## [SOURCE DATA]
— begin —
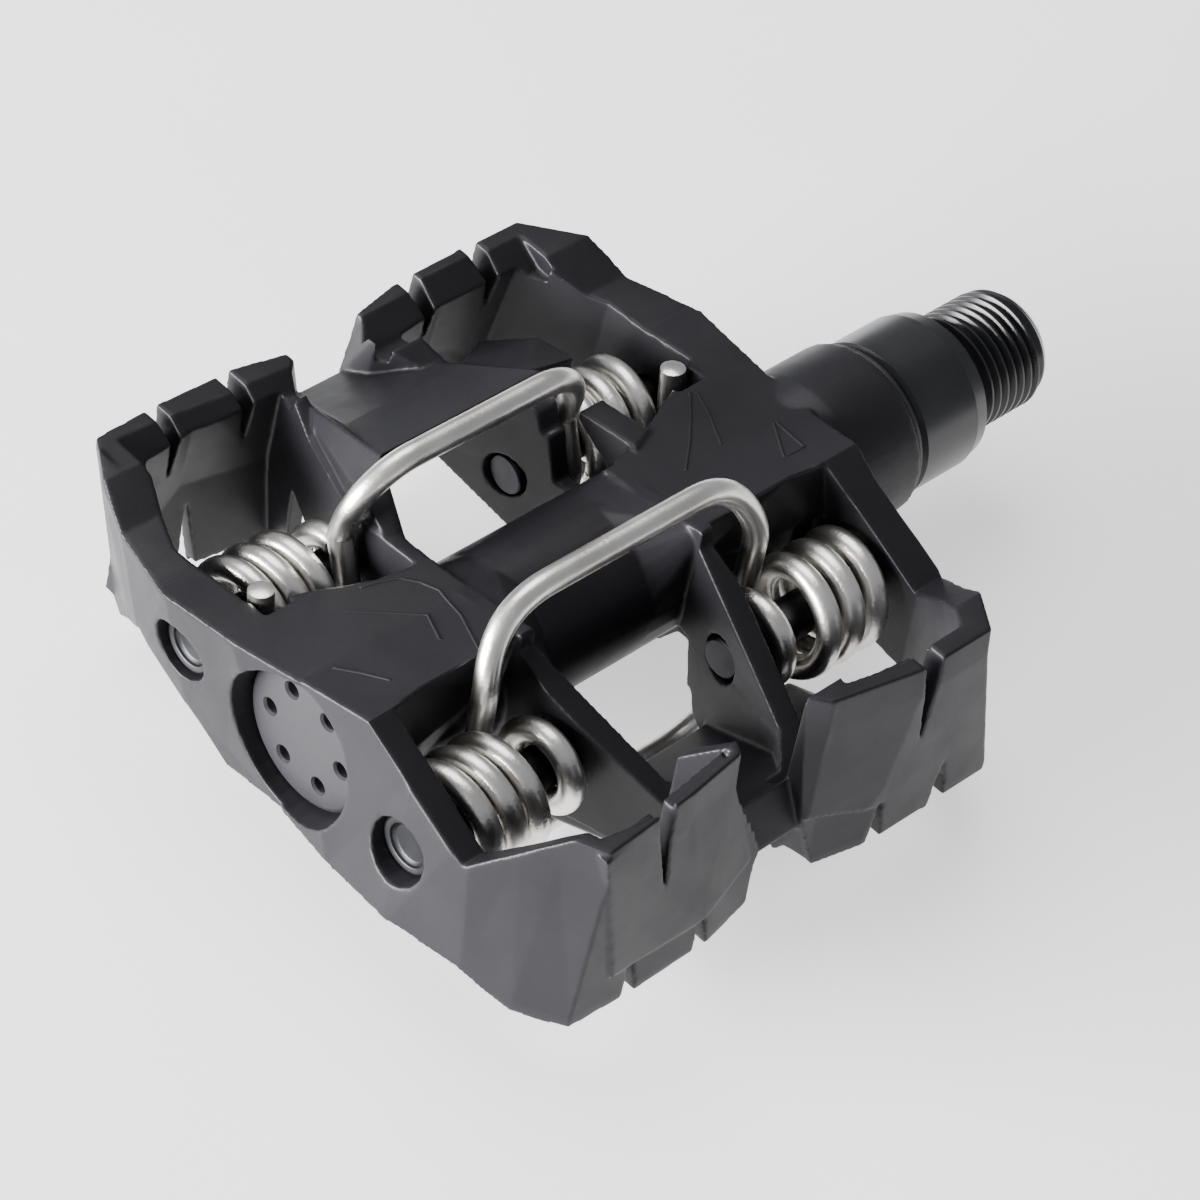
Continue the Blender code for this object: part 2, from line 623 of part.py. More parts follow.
def build_bearing(steel):
    x0, x1 = BEARING_X
    bore = BEARING_SEAT_R + GAP
    lathe("bearing_inner_ring", [(x0, RACE_INNER_R)] + groove(-1.0)
          + [(x1, RACE_INNER_R), (x1, bore), (x0, bore)], HUB_SIDES, steel)
    lathe("bearing_outer_ring", [(x0, RACE_OUTER_R)] + groove(1.0)
          + [(x1, RACE_OUTER_R), (x1, BEARING_OUTER_R), (x0, BEARING_OUTER_R)], HUB_SIDES, steel)
    for k in range(BALL_COUNT):
        angle = math.tau * k / BALL_COUNT
        bm = bmesh.new()
        bmesh.ops.create_uvsphere(bm, u_segments=8, v_segments=6, radius=BALL_R)
        centre = Vector((BALL_X, BALL_CIRCLE_R * math.cos(angle), BALL_CIRCLE_R * math.sin(angle)))
        bmesh.ops.translate(bm, vec=centre, verts=bm.verts)
        link_bmesh("bearing_ball_" + str(k + 1), bm, steel, 60)


def build_axle_end(steel):
    """Washer and lock nut that hold the bearing on the axle."""
    x0, x1 = WASHER_X
    r0, r1 = WASHER_R
    lathe("spacer_washer", [(x0, r0), (x1, r0), (x1, r1), (x0, r1)], AXLE_SIDES, steel)
    x0, x1 = NUT_X
    nut = cylinder_object("lock_nut", x0, x1, NUT_ACROSS_FLATS / math.sqrt(3.0), 6)
    bake(nut, "DIFFERENCE", [cylinder_object("nut_bore", x0 - 1.0, x1 + 1.0, STUB_R + GAP, AXLE_SIDES)])
    finish(nut, steel)


def build_end_cap(mat):
    cap = turned_solid("end_cap", [(CAP_FACE_X, CAP_BORE_R - 0.5), (CAP_FACE_X + 0.5, CAP_BORE_R),
                                   (CAP_BACK_X, CAP_BORE_R)], HUB_SIDES, mat)
    holes = []
    for k in range(CAP_HOLES):
        angle = math.tau * k / CAP_HOLES
        y = CAP_HOLE_CIRCLE * math.cos(angle)
        z = CAP_HOLE_CIRCLE * math.sin(angle)
        rings = [circle_yz(x, CAP_HOLE_R, CAP_HOLE_SIDES, y, z)
                 for x in (CAP_FACE_X - 1.0, CAP_FACE_X + CAP_HOLE_DEPTH)]
        holes.append(loft_object("cap_hole", rings))
    bake(cap, "DIFFERENCE", holes)
    finish(cap, mat)


def build_pins(steel):
    for label, cy in (("front", PIN_Y), ("rear", -PIN_Y)):
        pin = turned_solid("pin_outboard_" + label,
                           [(PIN_OUTER_X, PIN_HEAD_R), (PIN_STEP_X, PIN_HEAD_R), (PIN_STEP_X, PIN_STEM_R),
                            (PIN_INNER_X, PIN_STEM_R)], PIN_SIDES, steel, cy)
        dish = cylinder_object("dish", PIN_OUTER_X - 1.0, PIN_HOLLOW_X, PIN_BORE_R, PIN_SIDES, cy)
        bake(pin, "DIFFERENCE", [dish])
        finish(pin, steel)
        x0, x1 = INBOARD_PIN_X
        turned_solid("pin_inboard_" + label, [(x0, PIN_STEM_R), (x1, PIN_STEM_R)], PIN_SIDES, steel, cy)


def sweep_wire(name, path, mat):
    """Round wire along a path in mm, its section carried along without twist."""
    points = [Vector(p) for p in path]
    bm = bmesh.new()
    side = None
    rings = []
    last = len(points) - 1
    for i, point in enumerate(points):
        tangent = (points[min(i + 1, last)] - points[max(i - 1, 0)]).normalized()
        if side is None:
            side = tangent.orthogonal().normalized()
        side = (side - tangent * side.dot(tangent)).normalized()
        up = tangent.cross(side)
        rings.append([tuple(point + WIRE_R * (math.cos(a) * side + math.sin(a) * up))
                      for a in (math.tau * k / WIRE_SIDES for k in range(WIRE_SIDES))])
    add_loft(bm, rings)
    return link_bmesh(name, bm, mat, 50)


def rounded_path(corners, radius):
    """Polyline with its inner corners replaced by arcs."""
    points = [Vector(c) for c in corners]
    path = [points[0]]
    for before, corner, after in zip(points, points[1:], points[2:]):
        a = (before - corner).normalized()
        b = (after - corner).normalized()
        if a.dot(b) < -0.999:
            path.append(corner)
            continue
        half = a.angle(b) / 2.0
        reach = radius / math.tan(half)
        centre = corner + (a + b).normalized() * radius / math.sin(half)
        start = corner + a * reach - centre
        end = corner + b * reach - centre
        turn = start.rotation_difference(end)
        still = turn.copy()
        still.identity()
        path += [centre + still.slerp(turn, k / BEND_STEPS) @ start for k in range(BEND_STEPS + 1)]
    path.append(points[-1])
    return [tuple(p) for p in path]


def coil_path(ends):
    """Helix on a rear pin from the tang up to the inner end, where it points straight up."""
    inner, outer = ends
    path = [(outer, TANG_Y, TANG_Z)]
    steps = COIL_TURNS * TURN_STEPS
    for i in range(steps + 1):
        share = i / steps
        angle = math.tau * COIL_TURNS * (share - 1.0)
        x = outer + (inner - outer) * share
        path.append((x, -PIN_Y + COIL_R * math.cos(angle), COIL_R * math.sin(angle)))
    return path


def eye_path(x, advance):
    """Loop round a front pin, from the leg down behind the pin and round to its top."""
    path = []
    for i in range(EYE_STEPS + 1):
        share = i / EYE_STEPS
        angle = math.radians(EYE_START + EYE_SWEEP * share)
        path.append((x + advance * share, PIN_Y + EYE_R * math.cos(angle), EYE_R * math.sin(angle)))
    return path


def side_named(low):
    return "low" if low else "top"


def place_origin(obj, y):
    """Put the piece's origin on the pin axis at y (mm) without moving the piece."""
    shift = Vector((0.0, y * MM, 0.0))
    for vertex in obj.data.vertices:
        vertex.co -= shift
    obj.location = shift


def build_sprung_bail(mat, low):
    """Arch and its two coils; the arch stops one gap above the coil ends."""
    place = turned if low else list
    label = side_named(low)
    leg_y = -PIN_Y + COIL_R
    left = LEFT_COIL_X[0]
    right = RIGHT_COIL_X[0]
    flat = rounded_path([(left, 0.0, LEG_CLEARANCE), (left, 0.0, SPRUNG_BAR_Z),
                         (right, 0.0, SPRUNG_BAR_Z), (right, 0.0, LEG_CLEARANCE)],
                        SPRUNG_BEND_R)
    arch = []
    for x, _, z in flat:
        share = max(0.0, (z - SPRUNG_LEAN_Z) / (SPRUNG_BAR_Z - SPRUNG_LEAN_Z))
        arch.append((x, leg_y + (SPRUNG_BAR_Y - leg_y) * share * share * (3.0 - 2.0 * share), z))
    bail = sweep_wire("sprung_bail_" + label, place(arch), mat)
    place_origin(bail, PIN_Y if low else -PIN_Y)
    sweep_wire("coil_left_" + label, place(coil_path(LEFT_COIL_X)), mat)
    sweep_wire("coil_right_" + label, place(coil_path(RIGHT_COIL_X)), mat)


def build_fixed_bail(mat, low):
    place = turned if low else list
    left = eye_path(LEFT_EYE_X, EYE_ADVANCE)
    right = eye_path(RIGHT_EYE_X, -EYE_ADVANCE)
    arch = rounded_path([(LEFT_EYE_X, *FIXED_LEG_YZ), (LEFT_EYE_X, *FIXED_BAR_YZ),
                         (RIGHT_EYE_X, *FIXED_BAR_YZ), (RIGHT_EYE_X, *FIXED_LEG_YZ)], BEND_R)
    wire = place(list(reversed(left)) + arch + right)
    bail = sweep_wire("fixed_bail_" + side_named(low), wire, mat)
    place_origin(bail, -PIN_Y if low else PIN_Y)


def main():
    clear_scene()
    composite = make_material("black_composite", (0.035, 0.036, 0.04), 0.0, 0.55)
    black_steel = make_material("black_steel", (0.03, 0.03, 0.033), 0.9, 0.35)
    bright_wire = make_material("nickel_wire", (0.62, 0.6, 0.57), 1.0, 0.25)
    bright_steel = make_material("bearing_steel", (0.55, 0.56, 0.58), 1.0, 0.2)
    pin_steel = make_material("dark_pin_steel", (0.2, 0.2, 0.21), 1.0, 0.35)
    bush_plastic = make_material("bush_plastic", (0.5, 0.42, 0.25), 0.0, 0.5)
    rubber = make_material("seal_rubber", (0.02, 0.02, 0.02), 0.0, 0.8)
    cap_plastic = make_material("cap_plastic", (0.03, 0.03, 0.033), 0.0, 0.5)
    build_body(composite)
    build_axle(black_steel)
    build_bush_and_seal(bush_plastic, rubber)
    build_bearing(bright_steel)
    build_axle_end(bright_steel)
    build_end_cap(cap_plastic)
    build_pins(pin_steel)
    for low in (False, True):
        build_sprung_bail(bright_wire, low)
        build_fixed_bail(bright_wire, low)


main()
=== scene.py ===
"""Looks for the double sided clipless pedal: moulded body, drawn wire bails, satin axle.

Every piece is drawn in millimetres in the row frame and scaled to metres when it is linked.
The body is unchanged by half a turn about the axle, so wires and raised lines are drawn once
and repeated turned over.
"""

import math

import bmesh
import bpy
from mathutils import Matrix, Vector
from mathutils.bvhtree import BVHTree


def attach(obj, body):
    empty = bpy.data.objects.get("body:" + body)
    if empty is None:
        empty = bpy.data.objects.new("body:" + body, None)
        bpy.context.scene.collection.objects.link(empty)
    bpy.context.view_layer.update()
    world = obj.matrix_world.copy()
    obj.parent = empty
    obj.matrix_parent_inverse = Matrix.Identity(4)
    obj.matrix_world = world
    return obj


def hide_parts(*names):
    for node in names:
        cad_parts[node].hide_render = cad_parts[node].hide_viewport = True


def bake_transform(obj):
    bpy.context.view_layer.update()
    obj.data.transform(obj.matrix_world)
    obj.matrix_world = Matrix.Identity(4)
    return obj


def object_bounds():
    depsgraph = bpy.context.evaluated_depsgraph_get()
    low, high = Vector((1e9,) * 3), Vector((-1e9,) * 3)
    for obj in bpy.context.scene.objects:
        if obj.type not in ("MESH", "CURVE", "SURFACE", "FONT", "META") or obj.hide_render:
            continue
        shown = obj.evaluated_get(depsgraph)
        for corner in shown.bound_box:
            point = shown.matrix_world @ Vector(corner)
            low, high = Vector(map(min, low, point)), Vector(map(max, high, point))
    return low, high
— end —
Report how many lines of the data hold the string "return"; give only the number.

8